There are, to be sure, important caveats to the Pelicans’ feel-good turnaround. Their current streak has been aided by a favorable schedule, with five of their 10 wins coming against lottery teams. Nothing is guaranteed in the West’s playoff chase; Gentry, Holiday and Davis all copped to checking the standings daily, knowing that back-to-back losses could send them back to the playoff bubble. Demps’s decision to trade for Nikola Mirotic at the deadline has worked out fine, but it still required parting with a first-round pick, continuing a pattern of moves that have mortgaged the future.
As for Davis, he’s logged huge minutes all season and sustained hip and ankle injuries this week.
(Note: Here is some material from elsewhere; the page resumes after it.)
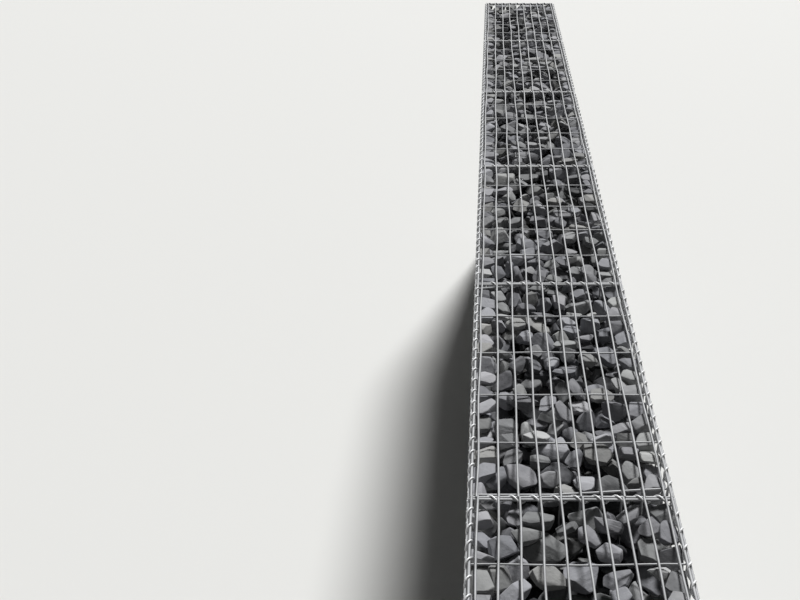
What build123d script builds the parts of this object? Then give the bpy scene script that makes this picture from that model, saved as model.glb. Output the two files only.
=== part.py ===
"""Gabion wall: six welded-mesh cages of stones set end to end and closed with spiral binders.

Millimetres. The wall runs along Y, with its front face at -X and its back face at +X.
The origin is on the ground, under the middle of the wall.
"""

import os
from math import cos, radians, sin, sqrt

from build123d import *

# Driving sizes of the wall
bay_count = 6
bay_length = 1000
wall_height = 2000
core_width = 480

# Welded mesh: close wires outside, wide ones across them inside
wire = 5
close_pitch = 50
wide_pitch = 200
panel_clearance = 0.3

# Spiral binders, each turn drawn as a few straight steps
spiral_wire = 3
spiral_pitch = 100
turn_steps = 8
edge_spiral_radius = 11.2
base_spiral_radius = 9
joint_spiral_radius = 13

# Middle lines of the upright spirals: out from the core, and in from the wall's end
joint_outset = 4
corner_outset = 3
corner_inset = 3.25

# Where each spiral starts on its turn, so that it passes between the wires
lid_spiral_angle = 321
base_spiral_angle = 220
cross_spiral_angle = 180
upright_spiral_angle = 0

# Stones, one block for each cage, cut back at its edges to leave room for the spirals
stone_clearance = 0.3
stone_corner = 20

# Derived places
mesh = 2 * wire
joint_gap = 2 * panel_clearance
wall_end = bay_count * bay_length / 2
panel_length = bay_length - joint_gap
lid_width = core_width + 2 * wire
cross_width = core_width - 2 * panel_clearance
spiral_half_diagonal = spiral_wire / sqrt(2)
base_level = base_spiral_radius + spiral_half_diagonal - mesh - panel_clearance / 2
side_bottom = base_level + mesh + panel_clearance
side_top = wall_height - mesh - panel_clearance
side_height = side_top - side_bottom
side_middle = (side_top + side_bottom) / 2
bay_centres = [bay_length * (i + 0.5) - wall_end for i in range(bay_count)]
joints = [bay_length * (i + 1) - wall_end for i in range(bay_count - 1)]
diaphragm_near = -wire / 2
diaphragm_far = diaphragm_near + mesh


def mesh_panel(plane, across, along):
    """A panel whose inner face is on the plane, with its close wires along the plane's Y."""
    close_count = round(across / close_pitch)
    wide_count = round(along / wide_pitch) - 1
    with BuildPart() as panel:
        with BuildSketch(plane):
            with GridLocations(0, wide_pitch, 1, wide_count):
                Rectangle(across, wire)
            with GridLocations(0, along - wire, 1, 2):
                Rectangle(across, wire)
        extrude(amount=wire)
        with BuildSketch(plane.offset(wire)):
            with GridLocations(close_pitch, 0, close_count, 1):
                Rectangle(wire, along)
            with GridLocations(across - wire, 0, 2, 1):
                Rectangle(wire, along)
        extrude(amount=wire)
    return panel.part


def spiral(plane, radius, length, start_angle):
    """A square-section wire wound about the plane's Z axis, from the plane up."""
    step_count = round(length / spiral_pitch * turn_steps)
    rise = length / step_count
    turn = 360 / turn_steps
    angles = [radians(start_angle + turn * i) for i in range(step_count + 1)]
    points = [(radius * cos(a), radius * sin(a), rise * i) for i, a in enumerate(angles)]
    with BuildPart() as binder:
        with BuildLine(plane) as path:
            Polyline(*points)
        with BuildSketch(Plane(origin=path.line @ 0, z_dir=path.line % 0)):
            Rectangle(spiral_wire, spiral_wire)
        sweep(transition=Transition.RIGHT)
    return binder.part


def write(part, name):
    """Label a finished piece and write its file."""
    part.label = name
    export_step(part, f"parts/{name}.step", write_pcurves=False)


os.makedirs("parts", exist_ok=True)

# Mesh of the first cage, which the others repeat
first = bay_centres[0]
front_plane = Plane((-core_width / 2, first, side_middle), x_dir=(0, -1, 0), z_dir=(-1, 0, 0))
back_plane = Plane((core_width / 2, first, side_middle), x_dir=(0, 1, 0), z_dir=(1, 0, 0))
first_front = mesh_panel(front_plane, panel_length, side_height)
first_back = mesh_panel(back_plane, panel_length, side_height)
first_lid = mesh_panel(Plane((0, first, wall_height - mesh)), lid_width, panel_length)
first_base = mesh_panel(Plane((0, first, base_level)), lid_width, panel_length)

# Panels of every cage
for i in range(bay_count):
    along = Location((0, bay_length * i, 0))
    write(first_front.moved(along), f"front_mesh_{i + 1}")
    write(first_back.moved(along), f"back_mesh_{i + 1}")
    write(first_lid.moved(along), f"lid_mesh_{i + 1}")
    write(first_base.moved(along), f"base_mesh_{i + 1}")

# End panels, with their uprights outside
near_plane = Plane((0, mesh - wall_end, side_middle), x_dir=(1, 0, 0), z_dir=(0, -1, 0))
far_plane = Plane((0, wall_end - mesh, side_middle), x_dir=(-1, 0, 0), z_dir=(0, 1, 0))
near_end = mesh_panel(near_plane, cross_width, side_height)
far_end = mesh_panel(far_plane, cross_width, side_height)
write(near_end, "end_mesh_near")
write(far_end, "end_mesh_far")

# Diaphragms, with their uprights in the middle of each joint
for i, joint in enumerate(joints):
    to_joint = Location((0, joint + diaphragm_near + wall_end, 0))
    write(near_end.moved(to_joint), f"diaphragm_{i + 1}")

# Stones, as one solid block in each cage
block_starts = [mesh - wall_end] + [joint + diaphragm_far for joint in joints]
block_ends = [joint + diaphragm_near for joint in joints] + [wall_end - mesh]
block_bottom = base_level + mesh + stone_clearance
block_height = wall_height - mesh - stone_clearance - block_bottom
for i, (start, end) in enumerate(zip(block_starts, block_ends)):
    with BuildPart() as stone_fill:
        with BuildSketch(Plane((0, (start + end) / 2, block_bottom))):
            Rectangle(core_width - 2 * stone_clearance, end - start - 2 * stone_clearance)
        extrude(amount=block_height)
        chamfer(stone_fill.edges(), stone_corner)
    write(stone_fill.part, f"stone_fill_{i + 1}")

# Spirals along the top edges, round the lid's edge wire and the top wire of the side
edge_offset = core_width / 2 + wire / 2
edge_run = (round(bay_length / close_pitch) - 1) * close_pitch
lid_edge_level = wall_height - mesh + wire / 2 - panel_clearance / 2
edge_start = bay_centres[0] + edge_run / 2
lid_edge_plane = Plane((-edge_offset, edge_start, lid_edge_level), x_dir=(1, 0, 0), z_dir=(0, -1, 0))
lid_edge_spiral = spiral(lid_edge_plane, edge_spiral_radius, edge_run, lid_spiral_angle)
with BuildPart() as lid_spirals_front:
    with Locations(*[(0, bay_length * i, 0) for i in range(bay_count)]):
        add(lid_edge_spiral)
write(lid_spirals_front.part, "lid_spirals_front")
with BuildPart() as lid_spirals_back:
    add(lid_spirals_front.part.rotate(Axis.Z, 180))
write(lid_spirals_back.part, "lid_spirals_back")

# Spirals along the bottom edges
base_edge_level = base_level + mesh + panel_clearance / 2
base_edge_plane = Plane((-edge_offset, edge_start, base_edge_level), x_dir=(1, 0, 0), z_dir=(0, -1, 0))
base_edge_spiral = spiral(base_edge_plane, base_spiral_radius, edge_run, base_spiral_angle)
with BuildPart() as base_spirals_front:
    with Locations(*[(0, bay_length * i, 0) for i in range(bay_count)]):
        add(base_edge_spiral)
write(base_spirals_front.part, "base_spirals_front")
with BuildPart() as base_spirals_back:
    add(base_spirals_front.part.rotate(Axis.Z, 180))
write(base_spirals_back.part, "base_spirals_back")

# Spirals across the lid: one at each joint, and one at each end of the wall
cross_run = (round(lid_width / close_pitch) - 1) * close_pitch
cross_level = wall_height - mesh - panel_clearance / 2
end_inset = (mesh + panel_clearance + wire / 2) / 2
joint_plane = Plane((-cross_run / 2, joints[0], cross_level), x_dir=(0, 1, 0), z_dir=(1, 0, 0))
end_plane = Plane((-cross_run / 2, end_inset - wall_end, cross_level), x_dir=(0, 1, 0), z_dir=(1, 0, 0))
joint_spiral = spiral(joint_plane, joint_spiral_radius, cross_run, cross_spiral_angle)
end_spiral = spiral(end_plane, edge_spiral_radius, cross_run, cross_spiral_angle)
with BuildPart() as lid_spirals_cross:
    with Locations(*[(0, joint - joints[0], 0) for joint in joints]):
        add(joint_spiral)
    add(end_spiral)
    add(end_spiral.rotate(Axis.Z, 180))
write(lid_spirals_cross.part, "lid_spirals_cross")

# Upright spirals at the joints and the corners
upright_run = side_height // spiral_pitch * spiral_pitch
upright_foot = side_middle - upright_run / 2
joint_foot = Plane((-core_width / 2 - joint_outset, joints[0], upright_foot))
corner_foot = Plane((-core_width / 2 - corner_outset, corner_inset - wall_end, upright_foot))
joint_upright = spiral(joint_foot, joint_spiral_radius, upright_run, upright_spiral_angle)
corner_upright = spiral(corner_foot, joint_spiral_radius, upright_run, upright_spiral_angle)
with BuildPart() as upright_spirals_front:
    with Locations(*[(0, joint - joints[0], 0) for joint in joints]):
        add(joint_upright)
    add(corner_upright)
    add(mirror(corner_upright, about=Plane.XZ, mode=Mode.PRIVATE))
write(upright_spirals_front.part, "upright_spirals_front")
with BuildPart() as upright_spirals_back:
    add(upright_spirals_front.part.rotate(Axis.Z, 180))
write(upright_spirals_back.part, "upright_spirals_back")
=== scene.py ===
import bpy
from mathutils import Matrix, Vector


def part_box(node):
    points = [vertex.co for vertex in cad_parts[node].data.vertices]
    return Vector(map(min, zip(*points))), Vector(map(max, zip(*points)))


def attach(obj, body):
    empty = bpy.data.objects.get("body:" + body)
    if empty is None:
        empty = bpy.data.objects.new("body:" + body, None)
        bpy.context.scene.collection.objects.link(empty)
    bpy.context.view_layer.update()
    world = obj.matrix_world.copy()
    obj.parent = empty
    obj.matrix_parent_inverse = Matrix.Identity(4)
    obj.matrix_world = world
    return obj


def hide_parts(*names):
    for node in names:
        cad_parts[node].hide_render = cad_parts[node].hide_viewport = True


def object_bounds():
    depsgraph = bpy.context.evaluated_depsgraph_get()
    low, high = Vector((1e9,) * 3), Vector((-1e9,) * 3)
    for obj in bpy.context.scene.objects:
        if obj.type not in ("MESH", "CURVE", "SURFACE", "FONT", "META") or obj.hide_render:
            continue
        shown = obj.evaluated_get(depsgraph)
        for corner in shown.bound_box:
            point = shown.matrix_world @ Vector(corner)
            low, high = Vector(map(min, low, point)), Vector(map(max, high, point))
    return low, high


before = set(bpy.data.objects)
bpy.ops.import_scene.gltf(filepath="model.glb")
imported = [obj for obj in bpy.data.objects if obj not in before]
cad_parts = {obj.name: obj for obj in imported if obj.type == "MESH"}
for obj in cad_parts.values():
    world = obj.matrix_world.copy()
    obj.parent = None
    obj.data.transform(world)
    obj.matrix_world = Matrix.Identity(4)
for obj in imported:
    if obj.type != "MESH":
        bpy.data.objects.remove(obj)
cadBox = [list(corner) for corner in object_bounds()]

import random
from math import cos, pi, radians, sin

import bmesh
import bpy
from mathutils import Matrix, Vector, kdtree

# The wall runs along Y, and its front face looks towards -X. Metres.
x, y, z = range(3)
bayCount = 6
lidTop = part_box("lid_mesh_1")[1].z
groundLevel = cadBox[0][2]


# Camera, above the near end and looking down along the lid

cameraSetup = {
    "place": (-0.185, -3.499, lidTop + 1.485),
    "pitch": 31.9,          # degrees below level
    "lens": 38.8,
    "sensorWidth": 36,
    "shiftX": -0.1175,      # the wall's vanishing line stands right of the frame's middle
    "clipEnd": 200,
}


def addCamera():
    data = bpy.data.cameras.new("camera")
    data.lens = cameraSetup["lens"]
    data.sensor_width = cameraSetup["sensorWidth"]
    data.shift_x = cameraSetup["shiftX"]
    data.clip_end = cameraSetup["clipEnd"]
    camera = bpy.data.objects.new("camera", data)
    camera.location = cameraSetup["place"]
    camera.rotation_euler = (radians(90 - cameraSetup["pitch"]), 0, 0)
    bpy.context.scene.collection.objects.link(camera)
    bpy.context.scene.camera = camera


addCamera()


# Node helpers for the materials

def newMaterial(name):
    material = bpy.data.materials.new(name)
    material.use_nodes = True
    nodes = material.node_tree.nodes
    return material, nodes, material.node_tree.links, nodes["Principled BSDF"]


def addNode(nodes, kind, inputs=None, **settings):
    node = nodes.new(kind)
    for key, value in settings.items():
        setattr(node, key, value)
    for key, value in (inputs or {}).items():
        node.inputs[key].default_value = value
    return node


def addRamp(nodes, stops):
    ramp = nodes.new("ShaderNodeValToRGB")
    elements = ramp.color_ramp.elements
    while len(elements) < len(stops):
        elements.new(0.5)
    for element, (position, colour) in zip(elements, stops):
        element.position = position
        element.color = (*colour, 1)
    return ramp


def addBump(nodes, relief):
    strength, distance = relief
    return addNode(nodes, "ShaderNodeBump", {"Strength": strength, "Distance": distance})


# Zinc: dull galvanised wire with a fine spangle and darker weathered patches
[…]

Despite his torrid pace recently, he’ll need to close even stronger to catch James Harden for MVP, given that Houston is likely headed for a franchise-record in victories and a possible No. 1 seed.
And then there’s Cousins’s looming free agency, which was already going to be expensive and difficult for New Orleans to navigate given his Achilles injury. Davis’s solo act over the last month has inevitably raised an uncomfortable question: Is Cousins worth a major long-term investment if he’s destined to be an imperfect complement to Davis? Of course, there’s an even more uncomfortable follow-up: With Davis getting closer to the end of his own deal, do the Pelicans have any other choice but to pay Cousins whatever it takes?
Even so, Davis has played so superbly of late that the present, for once, has risen above the noise concerning the Pelicans' rocky past and uncertain future. “He’s just playing at a really, really high level. Nothing seems to affect him,” Gentry said. “He’s doing a good job, not just with the scoring. The defense, the blocked shots. He’s willing to sacrifice his body to make a play here and there. He’s going to do everything he can to help us win games. He’s playing at an MVP level. He really is.”